[Exercise instructions] Starting at the line that has "wheel_plane = Plane(origin=Vector(back(1290), -400, 900)" and stopping after the line that has "imported = [obj", reproduce the listing below exactly; omit everything else.

+ + + + + + +

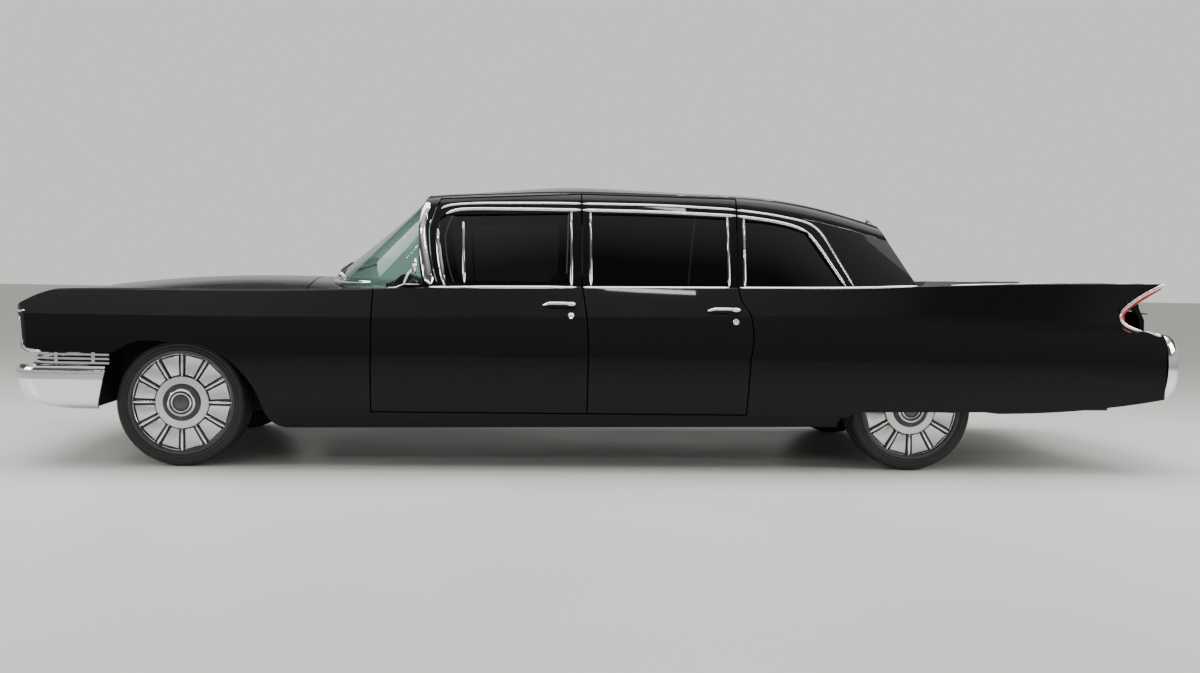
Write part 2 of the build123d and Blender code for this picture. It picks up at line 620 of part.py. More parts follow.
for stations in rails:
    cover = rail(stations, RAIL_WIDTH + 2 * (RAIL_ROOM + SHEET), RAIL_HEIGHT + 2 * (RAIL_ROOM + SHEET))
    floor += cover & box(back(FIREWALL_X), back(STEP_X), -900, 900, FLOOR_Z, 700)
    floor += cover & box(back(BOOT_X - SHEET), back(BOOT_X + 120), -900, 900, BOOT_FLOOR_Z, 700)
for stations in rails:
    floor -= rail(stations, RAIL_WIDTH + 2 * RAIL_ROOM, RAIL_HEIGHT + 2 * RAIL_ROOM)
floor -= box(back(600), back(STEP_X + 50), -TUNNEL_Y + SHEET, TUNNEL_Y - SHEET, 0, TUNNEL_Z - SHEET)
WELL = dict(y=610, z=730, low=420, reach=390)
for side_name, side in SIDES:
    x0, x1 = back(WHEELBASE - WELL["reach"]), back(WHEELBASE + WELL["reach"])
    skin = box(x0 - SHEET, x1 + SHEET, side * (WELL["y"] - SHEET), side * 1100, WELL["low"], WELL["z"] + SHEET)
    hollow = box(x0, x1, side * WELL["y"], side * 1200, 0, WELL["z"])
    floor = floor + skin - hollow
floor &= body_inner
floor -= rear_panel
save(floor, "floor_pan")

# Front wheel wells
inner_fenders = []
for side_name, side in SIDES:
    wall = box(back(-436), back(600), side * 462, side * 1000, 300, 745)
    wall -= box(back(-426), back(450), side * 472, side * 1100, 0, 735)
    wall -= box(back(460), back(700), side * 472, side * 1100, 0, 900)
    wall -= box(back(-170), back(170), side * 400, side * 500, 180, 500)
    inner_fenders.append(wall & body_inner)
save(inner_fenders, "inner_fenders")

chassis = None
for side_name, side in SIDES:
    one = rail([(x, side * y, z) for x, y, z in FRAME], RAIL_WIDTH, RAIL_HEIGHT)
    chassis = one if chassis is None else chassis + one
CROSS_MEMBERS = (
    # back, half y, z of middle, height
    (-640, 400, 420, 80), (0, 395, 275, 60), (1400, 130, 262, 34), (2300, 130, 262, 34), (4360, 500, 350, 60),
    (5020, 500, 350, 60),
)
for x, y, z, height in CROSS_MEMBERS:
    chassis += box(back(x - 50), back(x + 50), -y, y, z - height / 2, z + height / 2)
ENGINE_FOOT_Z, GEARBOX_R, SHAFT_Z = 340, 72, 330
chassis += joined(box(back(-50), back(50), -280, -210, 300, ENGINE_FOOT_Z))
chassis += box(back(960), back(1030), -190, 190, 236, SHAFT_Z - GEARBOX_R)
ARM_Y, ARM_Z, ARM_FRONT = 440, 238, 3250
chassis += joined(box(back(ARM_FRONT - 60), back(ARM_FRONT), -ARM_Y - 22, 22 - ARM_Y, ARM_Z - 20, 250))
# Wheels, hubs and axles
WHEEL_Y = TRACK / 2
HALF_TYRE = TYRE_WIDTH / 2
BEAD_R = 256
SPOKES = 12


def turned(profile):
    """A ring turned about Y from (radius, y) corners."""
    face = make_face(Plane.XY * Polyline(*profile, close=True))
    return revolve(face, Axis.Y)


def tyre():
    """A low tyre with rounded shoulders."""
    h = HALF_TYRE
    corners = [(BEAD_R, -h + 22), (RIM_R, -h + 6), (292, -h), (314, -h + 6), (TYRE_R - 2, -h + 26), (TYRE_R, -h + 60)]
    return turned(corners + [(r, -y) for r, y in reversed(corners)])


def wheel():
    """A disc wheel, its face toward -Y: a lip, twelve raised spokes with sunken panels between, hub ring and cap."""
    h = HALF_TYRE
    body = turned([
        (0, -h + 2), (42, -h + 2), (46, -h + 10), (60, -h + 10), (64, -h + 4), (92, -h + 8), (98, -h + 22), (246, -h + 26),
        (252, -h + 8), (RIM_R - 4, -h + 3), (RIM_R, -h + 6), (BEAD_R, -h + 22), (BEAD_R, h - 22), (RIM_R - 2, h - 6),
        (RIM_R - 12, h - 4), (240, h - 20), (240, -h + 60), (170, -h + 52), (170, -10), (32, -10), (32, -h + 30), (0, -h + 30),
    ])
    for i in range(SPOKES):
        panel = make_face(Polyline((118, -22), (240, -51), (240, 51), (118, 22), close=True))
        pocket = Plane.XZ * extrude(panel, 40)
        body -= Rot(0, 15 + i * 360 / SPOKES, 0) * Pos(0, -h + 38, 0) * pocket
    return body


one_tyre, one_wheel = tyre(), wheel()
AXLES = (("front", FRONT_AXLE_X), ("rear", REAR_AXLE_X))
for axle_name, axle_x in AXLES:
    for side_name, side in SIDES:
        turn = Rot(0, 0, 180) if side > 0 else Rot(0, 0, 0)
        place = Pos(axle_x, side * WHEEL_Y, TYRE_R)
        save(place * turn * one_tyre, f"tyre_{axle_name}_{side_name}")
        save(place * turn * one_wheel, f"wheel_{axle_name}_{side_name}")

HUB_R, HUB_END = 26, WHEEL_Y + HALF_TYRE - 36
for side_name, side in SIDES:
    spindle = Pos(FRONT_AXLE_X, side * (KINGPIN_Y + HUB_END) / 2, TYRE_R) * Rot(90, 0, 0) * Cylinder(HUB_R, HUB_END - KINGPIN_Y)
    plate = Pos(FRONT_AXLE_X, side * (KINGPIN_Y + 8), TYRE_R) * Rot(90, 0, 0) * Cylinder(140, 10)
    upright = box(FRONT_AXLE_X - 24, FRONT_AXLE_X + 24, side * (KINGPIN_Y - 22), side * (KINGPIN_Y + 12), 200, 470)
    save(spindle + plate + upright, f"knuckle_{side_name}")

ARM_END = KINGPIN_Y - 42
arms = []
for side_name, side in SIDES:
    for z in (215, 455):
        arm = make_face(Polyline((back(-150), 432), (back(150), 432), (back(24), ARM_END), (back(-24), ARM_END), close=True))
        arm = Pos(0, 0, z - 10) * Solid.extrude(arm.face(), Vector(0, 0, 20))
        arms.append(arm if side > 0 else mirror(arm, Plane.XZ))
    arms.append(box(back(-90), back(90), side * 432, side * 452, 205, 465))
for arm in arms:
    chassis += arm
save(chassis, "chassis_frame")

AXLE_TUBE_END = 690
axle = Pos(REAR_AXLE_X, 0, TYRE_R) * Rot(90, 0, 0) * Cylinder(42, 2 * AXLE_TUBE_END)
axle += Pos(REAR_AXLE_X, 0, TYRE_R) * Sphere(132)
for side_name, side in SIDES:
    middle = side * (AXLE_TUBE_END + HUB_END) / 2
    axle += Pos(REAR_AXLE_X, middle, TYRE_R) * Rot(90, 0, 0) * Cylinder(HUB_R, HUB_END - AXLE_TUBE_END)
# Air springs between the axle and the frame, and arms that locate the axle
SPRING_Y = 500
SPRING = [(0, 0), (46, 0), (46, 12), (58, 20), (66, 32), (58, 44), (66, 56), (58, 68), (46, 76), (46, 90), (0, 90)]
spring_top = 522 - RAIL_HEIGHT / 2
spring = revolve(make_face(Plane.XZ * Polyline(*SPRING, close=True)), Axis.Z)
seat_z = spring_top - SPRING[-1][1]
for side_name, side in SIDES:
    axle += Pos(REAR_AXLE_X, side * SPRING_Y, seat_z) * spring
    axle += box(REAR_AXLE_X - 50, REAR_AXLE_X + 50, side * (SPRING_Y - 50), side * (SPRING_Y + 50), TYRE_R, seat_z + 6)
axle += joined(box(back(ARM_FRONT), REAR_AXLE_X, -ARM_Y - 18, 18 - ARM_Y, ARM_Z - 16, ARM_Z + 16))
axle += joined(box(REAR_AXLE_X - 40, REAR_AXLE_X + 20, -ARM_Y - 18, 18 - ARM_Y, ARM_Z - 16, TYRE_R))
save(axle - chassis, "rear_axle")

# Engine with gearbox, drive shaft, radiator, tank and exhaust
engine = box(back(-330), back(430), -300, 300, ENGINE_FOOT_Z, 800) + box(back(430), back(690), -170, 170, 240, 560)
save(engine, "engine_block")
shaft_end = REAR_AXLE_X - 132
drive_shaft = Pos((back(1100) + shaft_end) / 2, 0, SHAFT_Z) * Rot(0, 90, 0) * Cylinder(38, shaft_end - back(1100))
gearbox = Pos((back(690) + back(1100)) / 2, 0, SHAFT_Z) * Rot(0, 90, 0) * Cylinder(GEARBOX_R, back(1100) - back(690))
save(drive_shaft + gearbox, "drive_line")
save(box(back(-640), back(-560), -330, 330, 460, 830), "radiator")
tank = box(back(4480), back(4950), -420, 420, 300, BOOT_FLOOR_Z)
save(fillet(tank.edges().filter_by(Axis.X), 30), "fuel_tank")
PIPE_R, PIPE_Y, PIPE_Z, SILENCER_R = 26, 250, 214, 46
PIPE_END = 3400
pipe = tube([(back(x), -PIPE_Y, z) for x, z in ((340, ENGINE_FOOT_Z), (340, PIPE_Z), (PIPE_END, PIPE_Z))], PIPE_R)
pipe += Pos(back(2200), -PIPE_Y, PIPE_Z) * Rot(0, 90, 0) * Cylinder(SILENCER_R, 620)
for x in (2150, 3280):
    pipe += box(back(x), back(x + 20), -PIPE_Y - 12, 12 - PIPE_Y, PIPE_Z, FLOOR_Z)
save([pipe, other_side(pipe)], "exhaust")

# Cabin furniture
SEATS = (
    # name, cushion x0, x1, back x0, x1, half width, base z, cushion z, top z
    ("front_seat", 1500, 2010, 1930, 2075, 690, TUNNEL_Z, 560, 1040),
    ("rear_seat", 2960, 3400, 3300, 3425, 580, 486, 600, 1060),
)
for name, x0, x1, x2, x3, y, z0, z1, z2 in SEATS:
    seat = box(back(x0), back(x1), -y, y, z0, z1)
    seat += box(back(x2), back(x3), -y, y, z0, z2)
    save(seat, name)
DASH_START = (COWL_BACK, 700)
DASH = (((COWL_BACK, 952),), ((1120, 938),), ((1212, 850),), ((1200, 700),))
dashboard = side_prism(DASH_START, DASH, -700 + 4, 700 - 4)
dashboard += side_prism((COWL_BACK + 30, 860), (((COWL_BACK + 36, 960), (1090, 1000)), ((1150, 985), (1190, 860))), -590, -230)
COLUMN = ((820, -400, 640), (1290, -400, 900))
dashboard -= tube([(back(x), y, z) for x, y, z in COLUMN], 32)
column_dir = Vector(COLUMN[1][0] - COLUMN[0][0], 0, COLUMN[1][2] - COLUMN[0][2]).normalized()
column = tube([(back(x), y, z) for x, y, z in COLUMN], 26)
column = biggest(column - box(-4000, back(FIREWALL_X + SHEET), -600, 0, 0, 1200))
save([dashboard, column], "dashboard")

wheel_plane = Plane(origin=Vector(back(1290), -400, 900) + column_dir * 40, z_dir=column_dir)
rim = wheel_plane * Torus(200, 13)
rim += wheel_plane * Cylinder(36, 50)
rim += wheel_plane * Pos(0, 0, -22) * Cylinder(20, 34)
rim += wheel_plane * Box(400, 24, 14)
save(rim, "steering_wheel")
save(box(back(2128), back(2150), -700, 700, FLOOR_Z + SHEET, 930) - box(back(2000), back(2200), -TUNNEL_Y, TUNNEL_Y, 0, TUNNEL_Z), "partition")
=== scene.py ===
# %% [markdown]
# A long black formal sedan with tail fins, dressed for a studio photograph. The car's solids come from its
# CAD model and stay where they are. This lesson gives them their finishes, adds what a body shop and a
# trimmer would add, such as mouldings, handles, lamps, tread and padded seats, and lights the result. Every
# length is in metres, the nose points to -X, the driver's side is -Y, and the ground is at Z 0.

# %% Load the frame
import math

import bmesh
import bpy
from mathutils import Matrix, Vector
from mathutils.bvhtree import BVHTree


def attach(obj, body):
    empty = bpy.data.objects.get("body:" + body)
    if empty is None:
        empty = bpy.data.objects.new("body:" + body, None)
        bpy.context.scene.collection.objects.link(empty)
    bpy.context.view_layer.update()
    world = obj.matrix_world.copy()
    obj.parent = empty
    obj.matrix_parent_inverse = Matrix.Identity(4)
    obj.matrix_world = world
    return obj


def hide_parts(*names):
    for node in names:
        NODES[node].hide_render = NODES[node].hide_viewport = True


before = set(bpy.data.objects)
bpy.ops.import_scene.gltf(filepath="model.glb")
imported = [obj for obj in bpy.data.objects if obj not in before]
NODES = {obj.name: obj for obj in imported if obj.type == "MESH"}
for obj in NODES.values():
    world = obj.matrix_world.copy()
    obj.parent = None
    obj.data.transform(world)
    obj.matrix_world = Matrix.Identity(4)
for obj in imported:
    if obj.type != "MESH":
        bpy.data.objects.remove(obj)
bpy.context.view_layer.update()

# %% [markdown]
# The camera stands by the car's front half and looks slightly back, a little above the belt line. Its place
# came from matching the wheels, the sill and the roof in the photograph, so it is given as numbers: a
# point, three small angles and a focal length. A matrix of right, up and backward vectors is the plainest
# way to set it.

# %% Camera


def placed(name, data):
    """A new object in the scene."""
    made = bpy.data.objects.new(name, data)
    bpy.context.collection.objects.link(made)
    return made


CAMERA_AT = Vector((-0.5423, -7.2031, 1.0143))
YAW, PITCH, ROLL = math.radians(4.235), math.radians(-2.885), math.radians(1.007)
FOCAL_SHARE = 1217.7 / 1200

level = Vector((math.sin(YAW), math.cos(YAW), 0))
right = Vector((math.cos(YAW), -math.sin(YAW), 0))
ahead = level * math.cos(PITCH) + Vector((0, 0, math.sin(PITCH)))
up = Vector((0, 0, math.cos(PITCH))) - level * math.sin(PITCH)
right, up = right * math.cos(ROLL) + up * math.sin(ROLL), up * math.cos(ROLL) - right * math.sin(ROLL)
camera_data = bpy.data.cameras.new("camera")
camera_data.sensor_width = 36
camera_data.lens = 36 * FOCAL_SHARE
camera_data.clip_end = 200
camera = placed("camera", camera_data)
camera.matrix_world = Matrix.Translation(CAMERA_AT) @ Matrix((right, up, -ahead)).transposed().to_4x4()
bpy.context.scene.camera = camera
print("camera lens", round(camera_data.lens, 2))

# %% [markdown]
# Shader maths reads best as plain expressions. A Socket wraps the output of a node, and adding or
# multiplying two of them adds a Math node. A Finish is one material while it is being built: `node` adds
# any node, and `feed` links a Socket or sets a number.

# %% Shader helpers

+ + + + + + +

[Solution for this task]
wheel_plane = Plane(origin=Vector(back(1290), -400, 900) + column_dir * 40, z_dir=column_dir)
rim = wheel_plane * Torus(200, 13)
rim += wheel_plane * Cylinder(36, 50)
rim += wheel_plane * Pos(0, 0, -22) * Cylinder(20, 34)
rim += wheel_plane * Box(400, 24, 14)
save(rim, "steering_wheel")
save(box(back(2128), back(2150), -700, 700, FLOOR_Z + SHEET, 930) - box(back(2000), back(2200), -TUNNEL_Y, TUNNEL_Y, 0, TUNNEL_Z), "partition")
=== scene.py ===
# %% [markdown]
# A long black formal sedan with tail fins, dressed for a studio photograph. The car's solids come from its
# CAD model and stay where they are. This lesson gives them their finishes, adds what a body shop and a
# trimmer would add, such as mouldings, handles, lamps, tread and padded seats, and lights the result. Every
# length is in metres, the nose points to -X, the driver's side is -Y, and the ground is at Z 0.

# %% Load the frame
import math

import bmesh
import bpy
from mathutils import Matrix, Vector
from mathutils.bvhtree import BVHTree


def attach(obj, body):
    empty = bpy.data.objects.get("body:" + body)
    if empty is None:
        empty = bpy.data.objects.new("body:" + body, None)
        bpy.context.scene.collection.objects.link(empty)
    bpy.context.view_layer.update()
    world = obj.matrix_world.copy()
    obj.parent = empty
    obj.matrix_parent_inverse = Matrix.Identity(4)
    obj.matrix_world = world
    return obj


def hide_parts(*names):
    for node in names:
        NODES[node].hide_render = NODES[node].hide_viewport = True


before = set(bpy.data.objects)
bpy.ops.import_scene.gltf(filepath="model.glb")
imported = [obj for obj in bpy.data.objects if obj not in before]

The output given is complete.